This blog is the 2nd in a series focused on reviewing the individual Components of a Data Strategy. This edition discusses the concept of data provisioning and the various details of making data sharable.
The definition of Provision is:
“Supplying data in a sharable form while respecting all rules and access guidelines”
One of the biggest frustrations that I have in the world of data is that few organizations have established data sharing as a responsibility. Even fewer have setup the data to be ready to share and use by others. It’s not uncommon for a database programmer or report developer to have to retrieve data from a dozen different systems to obtain the data they need. And, the data arrives in different formats and files that change regularly. This lack of consistency generates large ongoing maintenance costs and requires an inordinate amount of developer time to re-transform, prepare, fix data to be used (numerous studies have found that ongoing source data maintenance can take as much of 50% of the database developers time after the initial programming effort is completed).
Should a user have to know the details (or idiosyncrasies) of the application system that created the data to use the data? (That’s like expecting someone to understand the farming of tomatoes and manufacturing process of ketchup in order to be able to put ketchup on their hamburger). The idea of Provision is to establish the necessary rigor to simplify the sharing of data.
I’ve identified 5 of the most common facets of data sharing in the illustration above – there are others. As a reminder (from last week’s blog), each facet should be considered individually. And because your Data Strategy goals will focus on future aspirational goals as well as current needs, you’ll likely to want to review the different options for each facet. Each facet can target a small organization’s issues or expand to address a diverse enterprise’s needs.
This is the most obvious aspect of provisioning: structuring and formatting the data in a clear and understandable manner to the data consumer. All too often data is packaged at the convenience of the developer instead of the convenience of the user. So, instead of sharing data as a backup file generated by an application utility in a proprietary (or binary) format, the data should be formatted so every field is labeled and formatted (text, XML) for a non-technical user to access using easily available tools. The data should also be accompanied with metadata to simplify access.

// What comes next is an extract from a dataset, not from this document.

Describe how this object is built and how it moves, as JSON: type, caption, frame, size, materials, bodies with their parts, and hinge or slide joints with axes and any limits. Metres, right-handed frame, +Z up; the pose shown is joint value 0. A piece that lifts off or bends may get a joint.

This facet works with Packaging and addresses the details associated with the data container. Data can be shared via a file, a database table, an API, or one of several other methods. While sharing data in a programmer generated file is better than nothing, a more effective approach would be to deliver data in a well-known file format (such as Excel) or within a table contained in an easily accessible database (e.g. data lake or data warehouse).
Source data stewardship is critical in the sharing of data. In this context, a Source Data Steward is someone that is responsible for supporting and maintaining the shared data content (there several different types of data stewards). In some companies, there’s a data steward responsible for the data originating from an individual source system. Some companies (focused on sharing enterprise-level content) have positioned data stewards to support individual subject areas. Regardless of the model used, the data steward tracks and communicates source data changes, monitors and maintains the shared content, and addresses support needs. This particular role is vital if your organization is undertaking any sort of data self-service initiative.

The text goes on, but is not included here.